Por: Viviane Cabrera






Hoje uma pipa amarela invadiu meu jardim. Perdeu-se ela ali em meio aos arbustos e enrosquei-me em sua rabiola, tentando galgar o céu. É que em pensamentos, fui subindo mais alto do que deveria e quando vi, estava lá entre as nuvens, brincando de voar.

Essa pipa trouxe fagulhas de meninice que cambalhotavam em ideias fixas. Eram elas detentoras das vontades mais pueris possíveis. Sei que repleta de tanta benesse, deixe-me descansar no gramado com os olhos cerrados e um sorriso melífluo nos lábios. Veio então o sol aquecer o corpo branco e sem viço que se perdia em um roupão grosso e desengonçado. 

Logo, a pele bronzeada dava lugar ao inexpressivo que povoava os poros. Mas ainda não era o bastante. Acontece que apesar de tantas cores registradas ali na tela mental, o amarelo daquela peça de brincadeira infantil impregnou na alma. Queria de alguma forma pintar o mundo naquele tom peculiar que me instigava a continuar vivendo. Queria tingir o que pudesse daquela cor que me incitava a odiar o lodo, a escuridão, a tristeza, a melancolia.

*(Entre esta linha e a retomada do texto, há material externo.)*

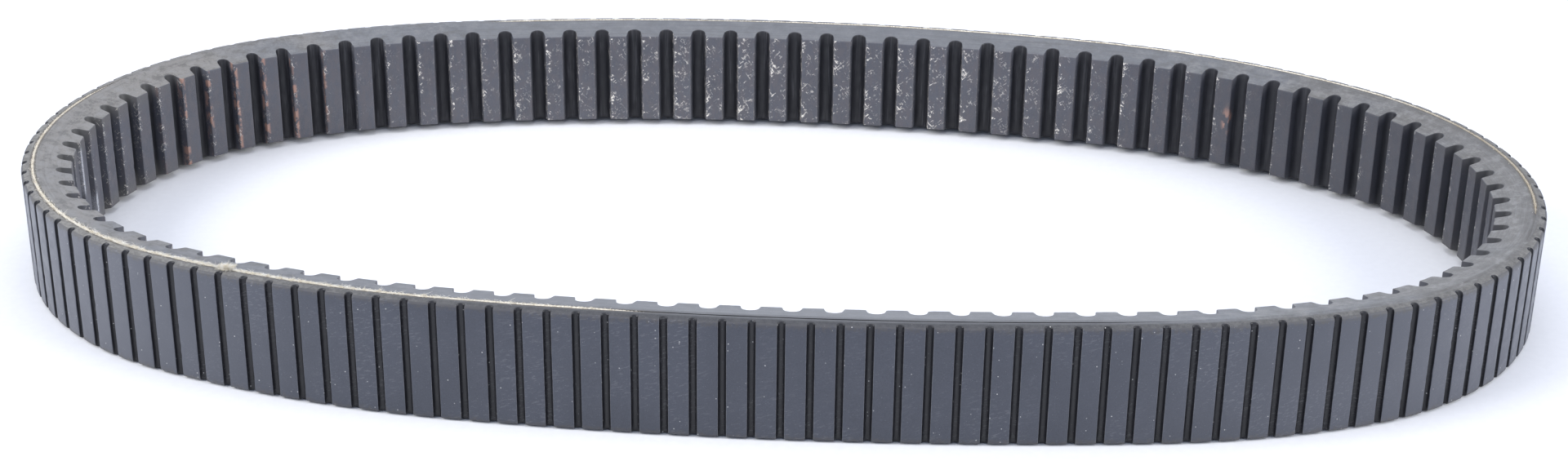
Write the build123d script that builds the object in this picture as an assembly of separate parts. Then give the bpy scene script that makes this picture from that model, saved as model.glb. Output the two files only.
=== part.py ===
from build123d import *
import os
from math import cos, hypot, pi, radians, sin, tan

# A double-cogged, raw-edge V-belt for a variable-speed drive, standing on one edge.
# Millimetres. +Z is up, X runs along the longer way across the loop, and the origin is at the
# middle of the loop at the height of its lower edge. "Offset" is the distance outwards from the
# cord line, "station" the distance along the cord line, and "height" is Z.

# The cord line at rest: circular bends, each tangent to the next, counter-clockwise from the
# lower part of the right-hand end. Two radii are left open, and close_loop finds them.
BENDS = [
    {"name": "right_end", "radius": None, "turn": 120.2},
    {"name": "right_shoulder_back", "radius": 212.6, "turn": 26.15},
    {"name": "back_run", "radius": None, "turn": 22.85},
    {"name": "left_shoulder_back", "radius": 222.7, "turn": 16.55},
    {"name": "left_end", "radius": 99.6, "turn": 129.3},
    {"name": "left_shoulder_front", "radius": 304.5, "turn": 17.1},
    {"name": "front_run", "radius": 933.6, "turn": 12.05},
    {"name": "right_shoulder_front", "radius": 225.8, "turn": 15.8},
]
FIRST_HEADING = 23.8  # degrees from +X

# Cross-section
TOP_WIDTH = 36.5  # across the belt at the cord line, its widest place
OUTER_FACE = 3.5  # offset of the outer face
INNER_FACE = -11.6  # offset of the tips of the inner cogs
GUM_OUTER = 1.0  # offset where the outer gum meets the outer cogs' rubber
GUM_INNER = -1.0  # offset where the inner gum meets the inner cogs' rubber
EDGE_LAND = 0.8  # half-width of the flat ground land at each edge
FLANK_ANGLE = 13.0  # degrees, each V flank from square to the edge
SHOULDER_DROP = 0.6  # how far the outer face is narrower than the land, at each edge

# Tensile cord, wound side by side across the belt
CORD_RADIUS = 0.6
CORD_CLEARANCE = 0.01  # keeps cord and gum from overlapping by rounding
CORD_TURNS = 26  # across the belt, with the two turns that the slicing knife cut open
EDGE_TURN_DEPTH = 0.25  # how far the centre of a cut turn lies inside its edge
EXPOSED_FROM = 92.0  # station where the cut turn of the top edge appears
EXPOSED_TO = 978.0  # station where it has run out
TUFT_STATION = 843.0  # where the filaments of that turn are pulled up into a tuft
TUFT_RADIUS = 1.5
TUFT_HEIGHT = 1.5

# Inner cogs and outer cogs
NOTCH_COUNT = 100
NOTCH_PHASE = 0.1  # station of the first notch
NOTCH_DEPTH = 4.7
NOTCH_FLOOR_RADIUS = 2.4
NOTCH_WALL_ANGLE = 10.0  # degrees, each wall from square to the tips
NOTCH_BEND = 570.0  # radius of the bend in which the notches have that shape; tighter ones close them
SLOT_COUNT = 146
SLOT_PHASE = 2.3  # station of the first slot
SLOT_DEPTH = 1.5
SLOT_WIDTH = 2.25

OVERRUN = 2.0  # how far cutters run past the faces that they open


def chord(start, turn):
    """The step from end to end of a bend of radius one, from its first heading and its turn."""
    end = start + radians(turn)
    return sin(end) - sin(start), cos(start) - cos(end)


def close_loop(bends):
    """Each bend with its heading, start and centre, once the open radii make the loop meet."""
    heading = radians(FIRST_HEADING)
    for bend in bends:
        bend["heading"] = heading
        bend["step"] = chord(heading, bend["turn"])
        heading += radians(bend["turn"])
    known = [bend for bend in bends if bend["radius"]]
    gap_x = -sum(bend["radius"] * bend["step"][0] for bend in known)
    gap_y = -sum(bend["radius"] * bend["step"][1] for bend in known)
    first, second = [bend for bend in bends if not bend["radius"]]
    (ax, ay), (bx, by) = first["step"], second["step"]
    determinant = ax * by - ay * bx
    first["radius"] = (gap_x * by - gap_y * bx) / determinant
    second["radius"] = (ax * gap_y - ay * gap_x) / determinant
    x, y, station = 0.0, 0.0, 0.0
    for bend in bends:
        bend["station"] = station
        bend["length"] = bend["radius"] * radians(bend["turn"])
        bend["x"], bend["y"] = x, y
        x += bend["radius"] * bend["step"][0]
        y += bend["radius"] * bend["step"][1]
        station += bend["length"]
    return bends, station


def bend_at(station):
    """The bend that a station lies in."""
    return [bend for bend in LOOP if bend["station"] <= station][-1]


def place(station, offset=0.0):
    """The point at a station and offset, and the heading of the cord line there."""
    bend = bend_at(station)
    heading = bend["heading"] + (station - bend["station"]) / bend["radius"]
    step_x, step_y = sin(heading) - sin(bend["heading"]), cos(bend["heading"]) - cos(heading)
    x = bend["x"] + bend["radius"] * step_x + offset * sin(heading)
    y = bend["y"] + bend["radius"] * step_y - offset * cos(heading)
    return x, y, heading


def station_heading(degrees):
    """The station where the cord line has turned to a heading, counted in degrees from +X."""
    wanted = radians(degrees)
    bend = [b for b in LOOP if b["heading"] <= wanted][-1]
    return bend["station"] + (wanted - bend["heading"]) * bend["radius"]


def centre_loop():
    """Move the loop so that its outer face's box is centred on the origin."""
    right, back, left, front = [place(station_heading(turned)) for turned in (90, 180, 270, 360)]
    middle_x = (right[0] + left[0]) / 2
    middle_y = (back[1] + front[1]) / 2
    for bend in LOOP:
        bend["x"] -= middle_x
        bend["y"] -= middle_y


def half_width(offset):
    """Half the width of the belt at an offset from the cord line."""
    if offset > EDGE_LAND:
        drop = SHOULDER_DROP * (offset - EDGE_LAND) / (OUTER_FACE - EDGE_LAND)
    elif offset < -EDGE_LAND:
        drop = (-offset - EDGE_LAND) * tan(radians(FLANK_ANGLE))
    else:
        drop = 0.0
    return TOP_WIDTH / 2 - drop


def ply_section(low, high):
    """The cross-section of a ply between two offsets, X being offset and Y being height."""
    offsets = [low] + [o for o in (-EDGE_LAND, EDGE_LAND) if low < o < high] + [high]
    middle = TOP_WIDTH / 2
    bottom = [(offset, middle - half_width(offset)) for offset in offsets]
    top = [(offset, middle + half_width(offset)) for offset in reversed(offsets)]
    return make_face(Polyline(*bottom, *top, close=True))


def cord_heights():
    """The height of every turn of cord, from the bottom edge to the top edge."""
    spacing = (TOP_WIDTH - 2 * EDGE_TURN_DEPTH) / (CORD_TURNS - 1)
    return [EDGE_TURN_DEPTH + spacing * turn for turn in range(CORD_TURNS)]


def turn_section(height):
    """The cross-section of one turn of cord, cut flat where it crosses an edge."""
    face = Pos(0, height) * Circle(CORD_RADIUS - CORD_CLEARANCE)
    return face & Pos(0, TOP_WIDTH / 2) * Rectangle(4 * CORD_RADIUS, TOP_WIDTH)


def swing(section, first=0.0, last=None):
    """A cross-section carried along the cord line from one station to another, as one solid."""
    last = LOOP_LENGTH if last is None else last
    runs = []
    for bend in LOOP:
        low = max(first, bend["station"])
        high = min(last, bend["station"] + bend["length"])
        if high - low < CORD_CLEARANCE:
            continue
        heading = bend["heading"] + (low - bend["station"]) / bend["radius"]
        centre_x = bend["x"] - bend["radius"] * sin(bend["heading"])
        centre_y = bend["y"] + bend["radius"] * cos(bend["heading"])
        x = centre_x + bend["radius"] * sin(heading)
        y = centre_y - bend["radius"] * cos(heading)
        outwards = (sin(heading), -cos(heading), 0)
        backwards = (-cos(heading), -sin(heading), 0)
        start = Plane(origin=(x, y, 0), x_dir=outwards, z_dir=backwards)
        angle = 180 / pi * (high - low) / bend["radius"]
        runs.append(revolve(start * section, Axis((centre_x, centre_y, 0), (0, 0, 1)), angle))
    return runs[0].fuse(*runs[1:])


def at_stations(cutter_for, count, phase):
    """Cutters, whose X is offset and Y is along the belt, evenly round the loop."""
    cutters = {bend["name"]: cutter_for(bend) for bend in LOOP}
    copies = []
    for index in range(count):
        station = phase + index * LOOP_LENGTH / count
        x, y, heading = place(station)
        cutter = cutters[bend_at(station)["name"]]
        copies.append(Pos(x, y, 0) * Rot(0, 0, 180 / pi * heading - 90) * cutter)
    return copies


def through_belt(face):
    """A plan outline run through the whole width of the belt."""
    return Pos(0, 0, -OVERRUN) * extrude(face, TOP_WIDTH + 2 * OVERRUN)


def notch_cutter(bend):
    """One notch between two inner cogs: tapering walls and a full-round floor.

    The cogs keep their size and turn about the cord line, so a tight bend narrows the notch.
    """
    closing = LOOP_LENGTH / NOTCH_COUNT / 2 * (1 / bend["radius"] - 1 / NOTCH_BEND)
    slope = radians(NOTCH_WALL_ANGLE) - closing
    floor = INNER_FACE + NOTCH_DEPTH
    floor_radius = NOTCH_FLOOR_RADIUS + floor * closing
    centre = floor - floor_radius
    wall_y = floor_radius * cos(slope)
    wall_x = centre + floor_radius * sin(slope)
    mouth_x = INNER_FACE - OVERRUN
    mouth_y = wall_y + (wall_x - mouth_x) * tan(slope)
    walls = Polyline((wall_x, wall_y), (mouth_x, mouth_y), (mouth_x, -mouth_y), (wall_x, -wall_y))
    round_floor = ThreePointArc((wall_x, -wall_y), (floor, 0), (wall_x, wall_y))
    return through_belt(make_face([walls, round_floor]))


def slot_cutter(_bend):
    """One slot between two outer cogs: straight walls and a full-round floor, in every bend."""
    radius = SLOT_WIDTH / 2
    floor = OUTER_FACE - SLOT_DEPTH
    mouth = OUTER_FACE + OVERRUN
    spring = floor + radius
    walls = Polyline((spring, radius), (mouth, radius), (mouth, -radius), (spring, -radius))
    round_floor = ThreePointArc((spring, -radius), (floor, 0), (spring, radius))
    return through_belt(make_face([walls, round_floor]))


def inner_cog_rubber():
    """The fibre-filled compression rubber, notched on the inside into cogs."""
    ring = swing(ply_section(INNER_FACE, GUM_INNER))
    return ring.cut(*at_stations(notch_cutter, NOTCH_COUNT, NOTCH_PHASE))


def outer_cog_rubber():
    """The rubber over the cords, slotted on the outside into low cogs."""
    ring = swing(ply_section(GUM_OUTER, OUTER_FACE))
    return ring.cut(*at_stations(slot_cutter, SLOT_COUNT, SLOT_PHASE))


def gum(low, high):
    """One of the two gum plies that grip the cords, grooved to half the depth of each turn."""
    section = ply_section(low, high)
    grooves = [Pos(0, height) * Circle(CORD_RADIUS) for height in cord_heights()]
    return swing(section - grooves)


def cord_winding(first_turn):
    """Every second inner turn of cord, from the given turn on."""
    heights = cord_heights()[first_turn:-1:2]
    return Compound([swing(turn_section(height)) for height in heights])


def bottom_edge_cord():
    """The turn that the slicing knife cut open along the bottom edge."""
    return swing(turn_section(cord_heights()[0]))


def top_edge_cord():
    """The turn cut open along the top edge, as far as it shows, with its frayed tuft."""
    strand = swing(turn_section(cord_heights()[-1]), EXPOSED_FROM, EXPOSED_TO)
    x, y, _ = place(TUFT_STATION)
    tuft = Pos(x, y, TOP_WIDTH) * Cone(
        TUFT_RADIUS, TUFT_RADIUS / 3, TUFT_HEIGHT, align=(Align.CENTER, Align.CENTER, Align.MIN)
    )
    return strand.fuse(tuft)


LOOP, LOOP_LENGTH = close_loop(BENDS)
centre_loop()

NODES = {
    "outer_cog_rubber": outer_cog_rubber,
    "outer_cushion_gum": lambda: gum(0.0, GUM_OUTER),
    "cord_s_twist": lambda: cord_winding(1),
    "cord_z_twist": lambda: cord_winding(2),
    "top_edge_cord": top_edge_cord,
    "bottom_edge_cord": bottom_edge_cord,
    "inner_cushion_gum": lambda: gum(GUM_INNER, 0.0),
    "inner_cog_rubber": inner_cog_rubber,
}

os.makedirs("parts", exist_ok=True)
for node, build in NODES.items():
    shape = build()
    export_step(shape, f"parts/{node}.step")
    print(node, "volume", round(shape.volume), "faces", len(shape.faces()))
print("cord line", round(LOOP_LENGTH, 1), "outside", round(LOOP_LENGTH + 2 * pi * OUTER_FACE, 1))
for bend in LOOP:
    print(bend["name"], "radius", round(bend["radius"], 1), "length", round(bend["length"], 1))
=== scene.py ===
"""The looks of a double-cogged, raw-edge V-belt that stands on one edge.

Belt coordinates are in millimetres, as in the CAD model: "station" runs along the cord line,
"offset" outwards from it, and "height" across the belt. place() turns them into metres.
"""

import math

import bpy
import numpy as np
from mathutils import Matrix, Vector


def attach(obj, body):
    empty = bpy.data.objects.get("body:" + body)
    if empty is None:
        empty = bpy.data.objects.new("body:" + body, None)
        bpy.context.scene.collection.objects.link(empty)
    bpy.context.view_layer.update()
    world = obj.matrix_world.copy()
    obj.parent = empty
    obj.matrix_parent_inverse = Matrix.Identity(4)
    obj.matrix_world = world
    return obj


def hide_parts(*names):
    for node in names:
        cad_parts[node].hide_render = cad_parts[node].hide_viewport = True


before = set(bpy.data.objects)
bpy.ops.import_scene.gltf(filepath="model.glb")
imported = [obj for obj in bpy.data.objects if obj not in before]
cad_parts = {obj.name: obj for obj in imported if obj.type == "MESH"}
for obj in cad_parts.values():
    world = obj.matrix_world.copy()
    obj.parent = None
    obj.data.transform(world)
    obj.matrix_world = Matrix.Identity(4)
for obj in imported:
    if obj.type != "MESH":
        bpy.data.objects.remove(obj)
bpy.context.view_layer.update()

# ---- The belt's plan and section, the same values as in the CAD model ----

# radius (None is worked out so that the loop meets) and turn in degrees, counter-clockwise
BENDS = [
    (None, 120.2),
    (212.6, 26.15),
    (None, 22.85),
    (222.7, 16.55),
    (99.6, 129.3),
    (304.5, 17.1),
    (933.6, 12.05),
    (225.8, 15.8),
]
FIRST_HEADING = 23.8
TOP_WIDTH = 36.5
OUTER_FACE = 3.5
INNER_FACE = -11.6
GUM_FACE = 1.0
EDGE_LAND = 0.8
FLANK_SLOPE = math.tan(math.radians(13))
SHOULDER_SLOPE = 0.6 / (OUTER_FACE - EDGE_LAND)
CORD_RADIUS = 0.6
CORD_TURNS = 26
EDGE_TURN_DEPTH = 0.25
EXPOSED_FROM = 92.0
EXPOSED_TO = 978.0
TUFT_STATION = 843.0
TUFT_HEIGHT = 1.5
NOTCH = {"count": 100, "phase": 0.1, "depth": 4.7, "floor_radius": 2.4, "wall_angle": 10.0}
NOTCH_BEND = 570.0  # radius of the bend in which the notches have that shape; tighter ones close them
SLOT = {"count": 146, "phase": 2.3, "depth": 1.5, "floor_radius": 1.125, "wall_angle": 0.0}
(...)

Empinei a pipa com os mais puros sentimentos que havia dentro de mim. Tudo aquilo que era luz e caminho de bem em minha alma e coração tornou-se força motriz para fazer a pipa subir tão alto quanto jamais poderia ter ido qualquer foguete. Chegou pertinho do Astro Rei e não podendo de tanta felicidade à altas temperaturas de entusiasmo, desfez-se em um instante mágico.

Acho que sou um pouco Ícaro, um pouco dessa pipa que quer tocar o sol. Tenho tantos sonhos cá dentro, que às vezes julgo ter latente ainda a ingenuidade dos primeiros anos de vida. Contudo, a vida teima em colocar asas de cera em minhas costas para lembrar-me de que não há perfeição nos caminhos da existência. Pisamos espinhos e somos obrigados a acostumar com a dor. Eis que não só não me acostumo a essa tragédia anunciada, mas também me recuso a aceitar que a queda será dolorosa. Pode ser que eu aprenda algo com ela.